Option B correctly captures the essence of market value as defined by professional appraisal standards and organizations like the Appraisal Institute. The phrase 'most probable price' acknowledges that market value is an estimate based on market evidence rather than a precise figure. The conditions specified - competitive and open market under fair sale conditions - are essential elements that distinguish market value from other types of value. This definition forms the foundation for most appraisal assignments and is consistent with USPAP (Uniform Standards of Professional Appraisal Practice).

Why the Other Options Are Wrong

Option A: The amount a specific buyer is willing to pay for a property

This describes value in use or investment value specific to one buyer, not the objective market value that considers typical market participants.

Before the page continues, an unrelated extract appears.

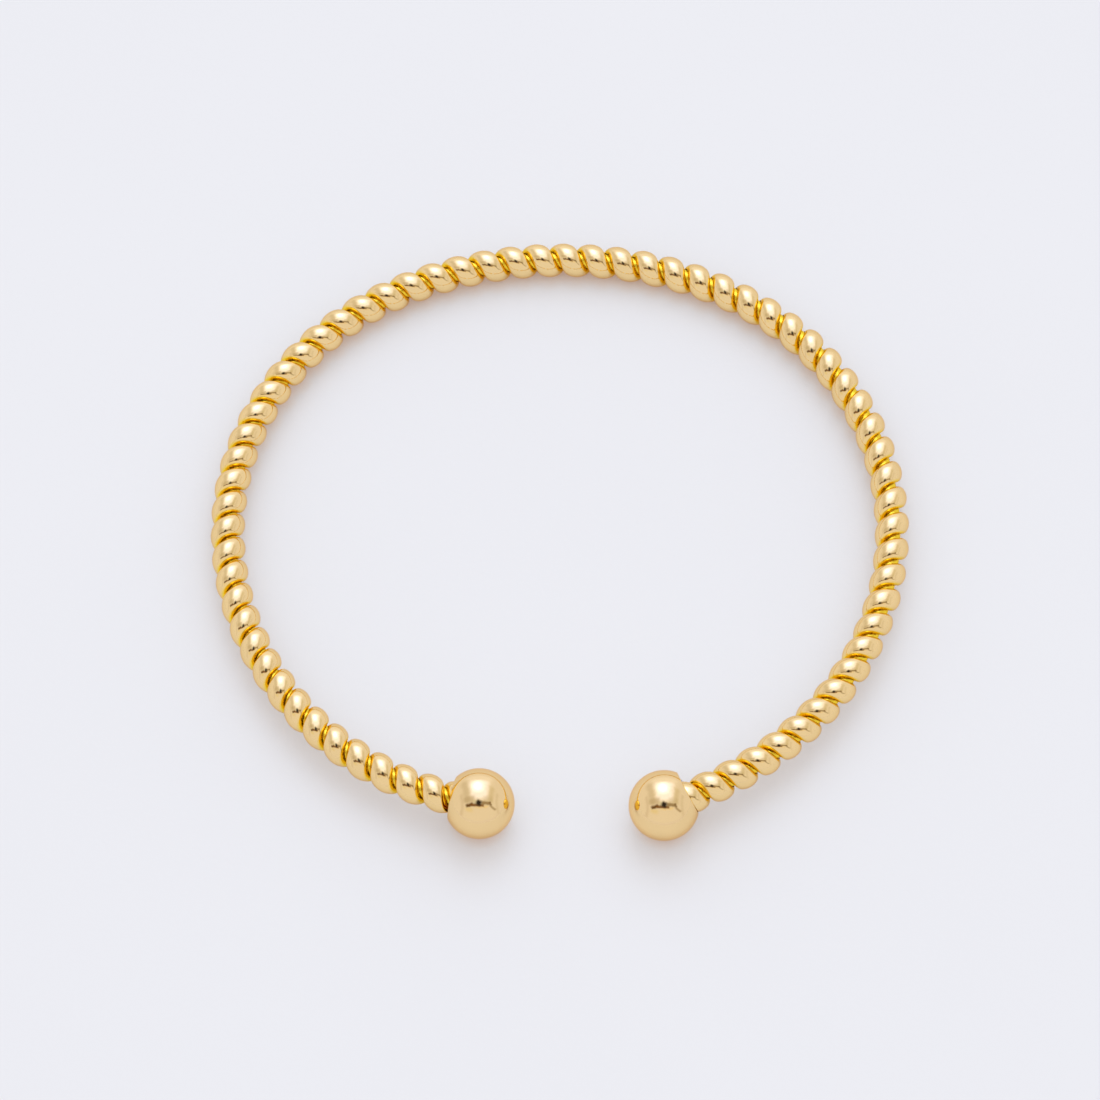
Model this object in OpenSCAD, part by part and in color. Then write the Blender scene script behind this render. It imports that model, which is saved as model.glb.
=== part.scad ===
// Open cuff bangle: one low-domed wire wound round a bent core wire, with a
// drilled ball on each end. Millimetres, +Z up, lying on its side on the floor
// z = 0 with the ball ends towards -Y. The origin is on the floor, under the
// middle of the bangle.

/* [Bangle] */
// Outside width across the rope, left to right
bangle_w = 60.7; // [52:0.1:72]
// Outside depth that the rope would have as a closed ring
bangle_d = 58.0; // [50:0.1:70]
// How far the ball side stands out, and the far side in, from an even oval
near_reach = 0.14; // [0:0.01:0.6]
// How much the four diagonals bulge past a plain oval
corner_bulge = 0.22; // [0:0.01:0.8]
// Distance between the centres of the two balls
ball_spacing = 15.56; // [12:0.02:24]
// How far the hand-bent right end stands out and the left end tucks in
end_skew = 0.36; // [0:0.02:0.6]

/* [Rope] */
// Outside diameter of the rope
rope_d = 3.0; // [2.9:0.02:3.1]
// Diameter of the core wire
core_d = 1.46; // [1.2:0.02:1.46]
// Inside diameter of the winding
winding_bore = 1.6; // [1.6:0.02:1.7]
// Length of rope that one turn takes
pitch = 2.399; // [2.39:0.001:2.8]
// Turn angle of the wire's crest at the left ball's centre; 180 faces inward
start_turn = 200; // [0:1:359]
// Turns that the winding runs ahead of an even pitch, in one half wave
drift_1 = 0.223; // [0:0.001:0.24]
// Turns that it runs ahead in two half waves along the rope
drift_2 = 0.123; // [0:0.001:0.13]
// Turns that it runs ahead in three half waves
drift_3 = -0.112; // [-0.12:0.001:0]
// Turns that it runs ahead in four half waves
drift_4 = 0.063; // [0:0.001:0.07]
// Turns that it runs ahead in five half waves
drift_5 = -0.063; // [-0.07:0.001:0]

/* [Wound wire] */
// Share of the pitch that the wire fills
wire_fill = 0.9; // [0.88:0.01:0.91]
// Radius of the low dome on the wire's outside
crest_r = 1.62; // [1.5:0.02:1.66]
// Tilt of the surface where the dome ends
crest_tilt = 26; // [22:1:27]
// Radius of the rounded shoulder beside the dome
shoulder_r = 0.65; // [0.55:0.01:0.68]
// Tilt of the surface where the shoulder ends
flank_tilt = 70; // [60:1:72]

/* [Balls] */
// Diameter of each ball
ball_d = 6.0; // [5.6:0.1:8]
// Diameter of the blind hole that takes the rope's end
hole_d = 3.2; // [3.2:0.1:3.4]
// Diameter of the flat round the left ball's hole
left_mouth_d = 3.8; // [3.4:0.1:4.4]
// Diameter of the flat on the right ball
right_mouth_d = 3.9; // [3.8:0.1:4.4]
// Angle that the right flat is turned sideways from the hole
right_mouth_turn = 3; // [-4:1:4]
// Angle that the right flat is lifted from the hole
right_mouth_lift = 14; // [0:1:14]
// Space left between a hole's floor and the rope's end
end_gap = 0.15; // [0.1:0.05:0.4]

/* [Smoothness] */
// Sections in each turn of the winding
turn_steps = 12; // [10:1:12]
// Points round the dome and shoulders of the wound wire
wire_points = 5; // [5:2:7]
// Sides of the core wire
core_sides = 10; // [8:1:10]
// Sections along the core wire
core_steps = 110; // [80:1:120]

/* [Hidden] */
gold = [0.90, 0.70, 0.34];

// The mid-line is a polar curve in the bangle's own plane. Its half sizes are
// taken at the middle of the rope.
half_w = (bangle_w - rope_d) / 2;
half_d = (bangle_d - rope_d) / 2;
mean_r = (half_w + half_d) / 2;
oval_r = (half_w - half_d) / 2;

// The hand bend fades in from this angle, counted from the far side, to its
// full size at the ball.
bend_from = 130;
bend_span = 34;
LEFT = -1;
RIGHT = 1;

function bend(a) =
    let (away = abs(a - 90), side = a < 90 ? RIGHT : LEFT)
    side * end_skew * pow(max(0, away - bend_from) / bend_span, 2);

function mid_radius(a) =
    mean_r + oval_r * cos(2 * a) + near_reach * sin(3 * a)
    + corner_bulge * (1 - cos(4 * a)) / 2 + bend(a);

function mid_point(a) = mid_radius(a) * [cos(a), sin(a), 0];

// Polar angle of a ball's centre, found from its sideways place by a few passes
// from a first guess
function ball_angle(side, guess, passes = 3) =
    let (lean = asin(ball_spacing / 2 / mid_radius(guess)))
    let (found = side == RIGHT ? lean - 90 : 270 - lean)
    passes == 0 ? guess : ball_angle(side, found, passes - 1);

left_a = ball_angle(LEFT, 255);
right_a = ball_angle(RIGHT, -75);

// Length along the mid-line from the left ball's centre, round the far side, to
// the right one's.
path_n = 360;
path_a = [for (i = [0:path_n]) left_a + (right_a - left_a) * i / path_n];
path_s = [
    for (i = 0, s = 0; i <= path_n;
         s = s + norm(mid_point(path_a[min(i + 1, path_n)]) - mid_point(path_a[i])), i = i + 1) s
];
path = [for (i = [0:path_n]) [path_s[i], path_a[i]]];
rope_len = path_s[path_n];

function angle_at(s) = lookup(s, path);
function point_at(s) = mid_point(angle_at(s));

function unit(v) = v / norm(v);
up = [0, 0, 1];

// Direction of travel at a polar angle
function along(a) =
    let (da = 0.5)
    unit(mid_point(a - da) - mid_point(a + da));

// Points beside the mid-line. Each row of shape is a point's place forward along
// the line, its distance from the line, and its turn angle round it, which
// starts outward and goes by way of up.
function section(s, shape) =
    let (a = angle_at(s), forward = along(a), outward = cross(up, forward))
    [
        for (row = shape)
        mid_point(a) + row[0] * forward
        + row[1] * (cos(row[2]) * outward + sin(row[2]) * up)
    ];

// Turn angle of the winding's crest. The pitch of the hand winding varies
// slowly, which the drifts follow.
drifts = [drift_1, drift_2, drift_3, drift_4, drift_5];

function crest_turn(s) =
    let (waves = [for (i = [0:len(drifts) - 1]) sin(180 * (i + 1) * s / rope_len)])
    start_turn + 360 * (s / pitch + drifts * waves);

// The bangle rests on its balls and on the rope at the far side, so its plane
// leans by the difference of their radii. The lean is worked out for the ball
// that is nearer to the far side.
ball_ys = [mid_point(left_a)[1], mid_point(right_a)[1]];
far_y = mid_radius(90);
lean = asin((ball_d - rope_d) / 2 / (far_y - max(ball_ys)));
front_y = min(ball_ys) * cos(lean) - ball_d / 2;
back_y = far_y * cos(lean) + rope_d / 2;
rest_y = -(front_y + back_y) / 2;
rest_z = rope_d / 2 + far_y * sin(lean);

module at_rest() {
    translate([0, rest_y, rest_z]) rotate([-lean, 0, 0]) children();
}

// A closed solid through equal closed sections, capped flat at both ends.
// Each section runs round its way of travel by the right-hand rule.
module skin(sections) {
    n = len(sections);
    k = len(sections[0]);
    points = [for (section = sections) each section];
    sides = [
        for (i = [0:n - 2], j = [0:k - 1])
        let (a = i * k + j, b = i * k + (j + 1) % k)
        each [[a, a + k, b], [b, a + k, b + k]]
    ];
    first_cap = [for (j = [0:k - 1]) j];
    last_cap = [for (j = [k - 1:-1:0]) (n - 1) * k + j];
    polyhedron(points, concat([first_cap, last_cap], sides));
}

core_start = end_gap;
core_end = rope_len - end_gap;

module core_wire() {
    round_shape = [for (j = [0:core_sides - 1]) [0, core_d / 2, 360 * j / core_sides]];
    color(gold) at_rest() skin([
        for (i = [0:core_steps])
        section(core_start + (core_end - core_start) * i / core_steps, round_shape)
    ]);
}

// The wound wire is flat on the core. Its outside is a low dome with a rounded
// shoulder and a straight flank on each side.
wire_half = pitch * wire_fill / 2;
wire_floor = winding_bore / 2;
wound_start = end_gap + wire_half;
wound_end = rope_len - end_gap - wire_half;
wound_steps = floor(turn_steps * (wound_end - wound_start) / pitch);

// Place on the outside where the surface has this tilt: sideways from the
// crest, and out from the rope's middle
function wire_place(tilt) =
    let (away = abs(tilt), dome = min(away, crest_tilt))
    let (sideways = crest_r * sin(dome) + shoulder_r * (sin(away) - sin(dome)))
    let (drop = crest_r * (1 - cos(dome)) + shoulder_r * (cos(dome) - cos(away)))
    [sign(tilt) * sideways, rope_d / 2 - drop];

module wound_wire() {
    outside = [
        for (j = [0:wire_points - 1])
        wire_place(flank_tilt * (1 - 2 * j / (wire_points - 1)))
    ];
    outline = concat([[wire_half, wire_floor]], outside, [[-wire_half, wire_floor]]);
    color(gold) at_rest() skin([
        for (i = [0:wound_steps])
        let (s = wound_start + (wound_end - wound_start) * i / wound_steps)
        section(s, [for (place = outline) [place[0], place[1], crest_turn(s)]])
    ]);
}

// A ball with a blind hole, drilled from the rope's side to the ball's centre,
// and a flat round the hole. The sphere is turned so that the seam of its
// surface faces away from the hole.
module ball(s, inside, mouth_d, mouth_turn, mouth_lift) {
    centre = point_at(s);
    ball_r = ball_d / 2;
    reach = point_at(s + inside * sqrt(pow(ball_r, 2) - pow(hole_d / 2, 2))) - centre;
    flat_at = sqrt(pow(ball_r, 2) - pow(mouth_d / 2, 2));
    color(gold) at_rest() translate(centre) rotate([0, 0, atan2(reach[1], reach[0])]) difference() {
        rotate([0, 0, 180]) sphere(d = ball_d, $fn = 96);
        rotate([0, 90, 0]) cylinder(d = hole_d, h = ball_d, $fn = 64);
        rotate([0, -mouth_lift, mouth_turn]) translate([flat_at, -ball_r, -ball_r]) cube(ball_d);
    }
}

module ball_left() {
    ball(0, 1, left_mouth_d, 0, 0);
}

module ball_right() {
    ball(rope_len, -1, right_mouth_d, right_mouth_turn, right_mouth_lift);
}

core_wire();
wound_wire();
ball_left();
ball_right();
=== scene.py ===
# Looks of an open cuff bangle: a low-domed gold wire wound round a bent core
# wire, with a drilled ball on each end, lying on a pale floor in a light tent.
import math
from collections import namedtuple

import bpy
import numpy as np
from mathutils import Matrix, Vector


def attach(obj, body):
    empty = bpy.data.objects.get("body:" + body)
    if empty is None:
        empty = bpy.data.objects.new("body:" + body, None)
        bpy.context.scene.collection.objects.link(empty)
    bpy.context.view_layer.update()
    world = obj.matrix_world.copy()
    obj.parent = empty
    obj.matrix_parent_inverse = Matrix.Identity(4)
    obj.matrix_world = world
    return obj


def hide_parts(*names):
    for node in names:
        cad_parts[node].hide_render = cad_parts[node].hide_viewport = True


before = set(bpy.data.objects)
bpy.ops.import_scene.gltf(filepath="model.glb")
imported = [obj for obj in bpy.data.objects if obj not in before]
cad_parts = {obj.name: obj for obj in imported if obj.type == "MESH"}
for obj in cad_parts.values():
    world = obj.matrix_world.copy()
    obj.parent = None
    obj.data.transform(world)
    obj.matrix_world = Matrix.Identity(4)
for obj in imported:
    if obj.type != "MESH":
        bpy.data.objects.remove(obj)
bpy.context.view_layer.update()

MM = 0.001
UP = np.array([0.0, 0.0, 1.0])
LEFT = -1
RIGHT = 1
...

Option C: The amount of money required to replace the property with one of equal utility

This describes replacement cost, which is a component used in the cost approach but not the definition of market value itself.

Option D: The assessed value established by the local tax assessor

This describes assessed value for tax purposes, which is often different from market value and may be based on different methodologies or assessment ratios.

COMP-FAIR Method

COMP-FAIR: COMPetitive market + FAIR conditions = Most Probable price. Remember that market value needs both a competitive marketplace and fair sale conditions to produce the 'most probable' price outcome.

How to use: When you see market value questions, immediately think COMP-FAIR and look for the answer choice that mentions competitive/open market conditions and fair sale circumstances, typically using language like 'most probable price.'

Exam Tip

Look for key phrases like 'most probable price,' 'competitive market,' 'open market,' and 'fair sale conditions' when identifying market value definitions - avoid answers that mention specific buyers, replacement costs, or tax assessments.

Common Mistakes to Avoid

  • -Confusing market value with the actual sale price of a specific transaction
  • -Thinking market value equals replacement cost or reproduction cost
  • -Assuming assessed value for taxes is the same as market value

Concept Deep Dive

Analysis

Market value is the fundamental concept underlying all real estate appraisal work and represents the theoretical price at which a property would sell under ideal market conditions. It assumes both parties are knowledgeable, acting without duress, have reasonable time to market the property, and that payment is made in cash or equivalent. This definition excludes personal motivations, special financing arrangements, or unique circumstances that might affect individual transactions. Market value serves as the objective standard that appraisers strive to estimate through various valuation approaches.

Background Knowledge

Market value is distinguished from other types of value such as investment value (value to a specific investor), liquidation value (forced sale), or insurable value (replacement cost). The concept requires understanding that market value assumes typical market conditions without special circumstances, financing concessions, or buyer/seller motivations that deviate from normal market behavior.

Real-World Application

When appraising a home for a mortgage loan, the appraiser estimates market value by analyzing recent comparable sales of similar properties, assuming typical buyers and sellers with normal motivations, adequate marketing time, and conventional financing - not what one specific buyer might pay or what it would cost to rebuild.